October 29, 2007

Why the war in Iraq makes sense

The fighting in Iraq and the war on terrorism actually does make sense in some ways. Bear in mind I'm not talking normatively, but about what has actually happened and why.

Think about what was going on in this country between 9/11 and the first troops being sent to Iraq. 9/11 shattered the mass American psyche of invincibility, and exacerbated the economic slowdown that was occurring. Accounting scandals and corporate collapses had rocked the trust of America in its economic system. Americans needed something besides sitting around and hearing about how bad the U.S. was doing.

There were two possible attitudes to have. The first was to say, "look, I know we're a bit down now, but if we work hard, we'll overcome this just like we've overcome everything else in our history." The second attitude is to get defensive and say, "uh-uh, my dick's still bigger than yours and I'll prove it." I think either attitude would have resonated with the American public. Unfortunately, the American leadership chose the latter and decided to prove how tough we still were by invading a country that's maybe one one hundredth our size.

They marketed the idea to the American people. They gave America an enemy and America responded. People flocked to join the military, not because of the G.I bill but because they were proud to be an American and wanted to defend it against its enemy. It just so happens that my class was in the age group that military recruiters like to target, and I know several people that went into the military for that very reason. A not insignificant part of me wanted to join up because of that.

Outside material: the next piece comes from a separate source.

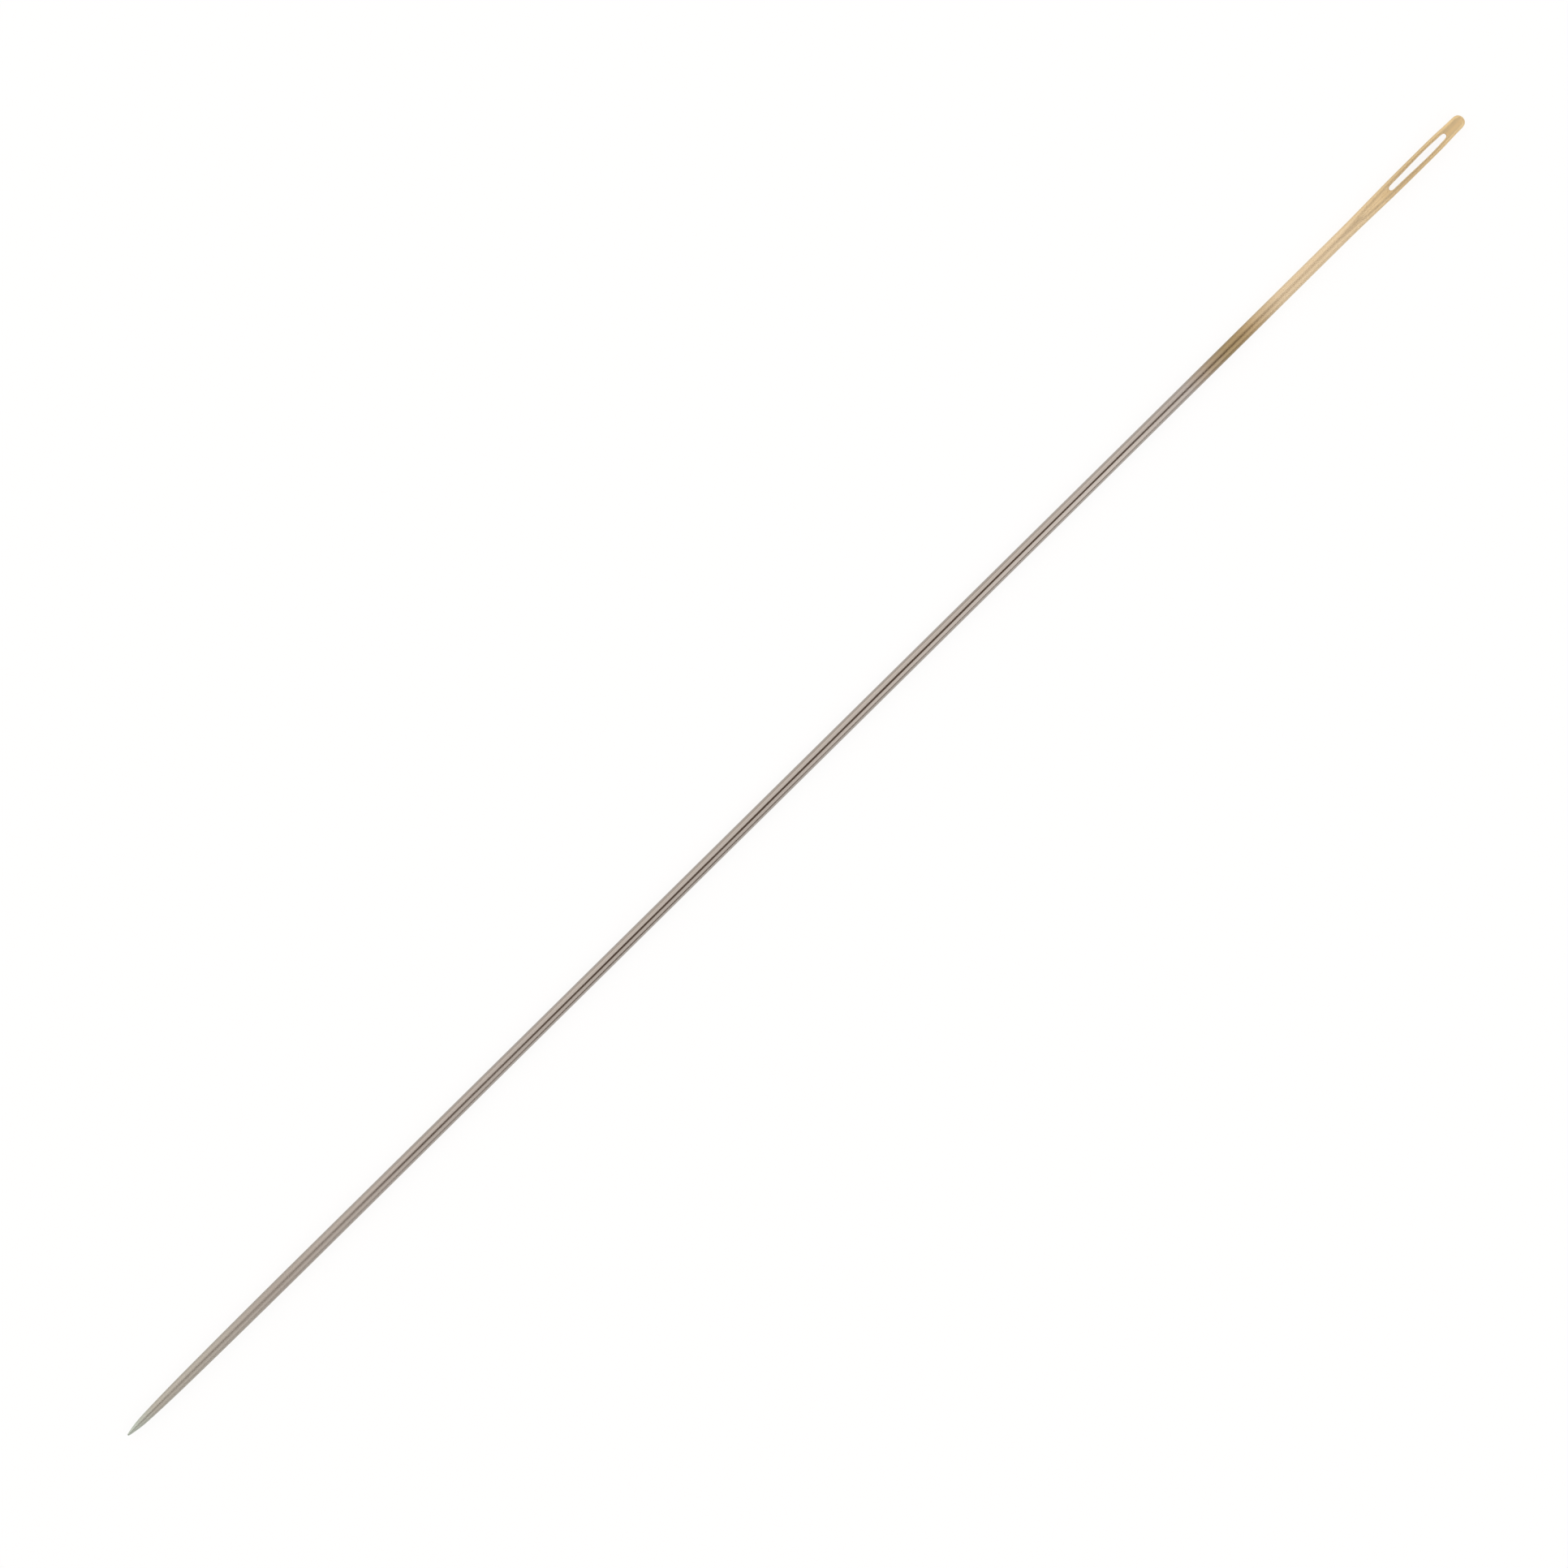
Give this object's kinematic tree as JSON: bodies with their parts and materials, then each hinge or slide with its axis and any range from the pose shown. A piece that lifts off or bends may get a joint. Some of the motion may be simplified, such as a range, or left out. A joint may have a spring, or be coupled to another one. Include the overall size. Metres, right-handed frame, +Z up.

And it makes sense from another perspective too. America, like any person, is far more productive when it has a goal to achieve or an enemy to beat. Hitler helped pull us out of the Depression, the Soviets helped push us to the moon, and Saddam Hussein was supposed to restore America as the world's only superpower. The problem is that George W. Bush is no Franklin Roosevelt and Saddam Hussein, as terrible as he was, was no Adolf Hitler, but it was the best we had at the time. The people that flew planes into buildings were really faceless assailants. There was no one driving force that could be identified and directly assaulted, so we created one.

Imagine a bee stings you from behind and you don't see it happen. You turn around and your friend points out a nearby beehive, so you assume it came from there, and you destroy the entire hive and all of the bees inside it. That hive is Iraq. The person being stung was the American people and the friend was the Administration. We didn't know whether or not the bee was in or from that hive, but the friend said so and we listened. There's a lot of debate on how much this friend knew, but I'd be willing to guess that Hanlon's razor applies somewhere.

The urge to retaliate is a strong one, and I think a lot of what has transpired can be attributed to that urge to lash out against what hurt us. It's easy to sit now and criticize what has happened, and I don't deny that massive mistakes have been made, but hindsight's always 20/20. When you remove all context, and I think psychological context is the most often ignored, then there are a lot of things that suddenly look horrendously stupid, but made so much sense at the time.

Posted by chupathingy on October,29, 2007 at 2:59 AM | Comments (4)

"That hive is Iraq. "

I thought that Hive was Afghanistan and Iraq was some other hive that tried to sting my dad.

Or actually, that hive was Saudi Arabia but they make honey that we really like so heck, lets say the hive was Afghanistan, because some of the bees hang out there. But Iraq bees tried to sting my dad we can't forget, so as long as we're in the bee bashing business, we're coming for that next.

But don't worry, you're by far not the first to link 9/11 with Iraq... http://www.google.com/search?q=9%2F11+iraq


Comment by: Dan K at 12:48 PM, October, 29, 2007


Read what I said. I didn't relate 9/11 to anything. I said that Americans had been attacked and the Administration, whom we trusted at the time, pointed to Iraq as the enemy, and America responded.

The key to the bee analogy is that we, the American people, did not see the bee sting, i.e., we didn't know exactly what bee stung us at the time. The second person, who I called a friend because everyone trusted and was galvanized behind the government after 9/11, pointed to that particular hive as the culprit. I made a point to add, "We didn't know whether or not the bee was in or from that hive, but the friend said so and we listened," because at the time, the (recently stung) American public didn't know any better.

Everyone trusted the Administration at the time and so the motives were assumed to be 100% benevolent. However, motives are irrelevant as to why they chose Iraq, only that they did and Americans believed.

I left out Afghanistan because that was truly an international effort, whereas Iraq was mostly a purely American venture.


Comment by: Neil at 5:04 PM, October, 29, 2007


"Imagine a bee stings you from behind and you don't see it happen. You turn around and your friend points out a nearby beehive, "

Sorry, you're right, there it is^

I guess I got swept up in the beehive analogy and got excited.


Comment by: Dan K. at 5:51 PM, October, 29, 2007


I understand, it's way easy to get worked up about the whole issue of Iraq and everything that's happened since. I think that's why the public debate tends to be so ineffective a lot of the time.